Strengths and Weaknesses
The report noted that Austria has a strong legal and institutional framework for combating money laundering and terrorist financing, with improvements required in:
- National AML/CFT policy coordination
- Risk assessments
- Targeted financial sanctions
On the other hand, Austria was found to have achieved substantial results in:
- Investigating and prosecuting persons financing terrorism
- Implementing targeted financial sanctions related to proliferation financing
- International cooperation
However, fundamental improvements are needed in:
- The collection and use of financial intelligence
- Investigation and prosecution of money laundering
Progress Made
The FATF has recognized some improvements in technical compliance and upgraded several recommendations since 2016. Austria’s first enhanced follow-up report was adopted in December 2017, which analyzed progress in addressing certain technical compliance deficiencies.
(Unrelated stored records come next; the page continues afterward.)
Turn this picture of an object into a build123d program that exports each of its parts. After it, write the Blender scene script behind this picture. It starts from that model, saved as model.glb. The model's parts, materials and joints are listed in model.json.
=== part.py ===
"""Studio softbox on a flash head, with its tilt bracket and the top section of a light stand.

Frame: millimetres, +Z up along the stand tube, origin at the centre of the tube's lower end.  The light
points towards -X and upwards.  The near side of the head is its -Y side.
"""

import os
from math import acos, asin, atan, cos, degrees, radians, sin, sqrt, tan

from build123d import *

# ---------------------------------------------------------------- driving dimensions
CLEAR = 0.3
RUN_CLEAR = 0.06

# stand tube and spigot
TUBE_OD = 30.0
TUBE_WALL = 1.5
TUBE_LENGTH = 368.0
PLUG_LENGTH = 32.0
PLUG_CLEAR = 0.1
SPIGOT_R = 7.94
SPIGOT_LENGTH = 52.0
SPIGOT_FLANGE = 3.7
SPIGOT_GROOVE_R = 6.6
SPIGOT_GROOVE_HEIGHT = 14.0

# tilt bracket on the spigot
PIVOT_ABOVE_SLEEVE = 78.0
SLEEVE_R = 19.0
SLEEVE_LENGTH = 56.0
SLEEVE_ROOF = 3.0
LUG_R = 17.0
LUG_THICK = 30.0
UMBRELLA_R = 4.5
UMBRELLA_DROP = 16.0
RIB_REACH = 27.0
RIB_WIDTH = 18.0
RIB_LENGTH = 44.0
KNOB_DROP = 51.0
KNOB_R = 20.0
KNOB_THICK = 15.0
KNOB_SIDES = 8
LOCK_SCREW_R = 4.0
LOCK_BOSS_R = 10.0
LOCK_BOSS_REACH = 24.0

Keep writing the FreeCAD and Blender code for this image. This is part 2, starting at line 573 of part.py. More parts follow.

The country received a total of 12 upgrades where sufficient progress had been made.
Recent Developments
Austria has taken steps to strengthen its AML/CFT framework, including:
- Amending the Financial Market Anti-Money Laundering Act (FM-AML Act) in 2018 and again in July 2019 to transpose the obligations from the Fourth and Fifth Anti-Money Laundering Directives
- Enhancing its sanctioning regime for violations of AML/CFT rules, with fines now reaching up to EUR 5 million for individuals and legal entities
Key Developments
Some key developments highlighted in the report include:
- The inclusion of Virtual Asset Service Providers (VASPs) in the list of obliged entities, subject to the same AML/CFT requirements as credit institutions and financial institutions
- The FM-AML Act introduced definitions for virtual currencies and VASPs, going beyond the Fifth Anti-Money Laundering Directive
Conclusion
While Austria still faces challenges in combating money laundering and terrorist financing, significant progress has been made in recent years. The country’s efforts to strengthen its AML/CFT framework and enhance cooperation with international partners are welcome steps towards improving its effectiveness in this area.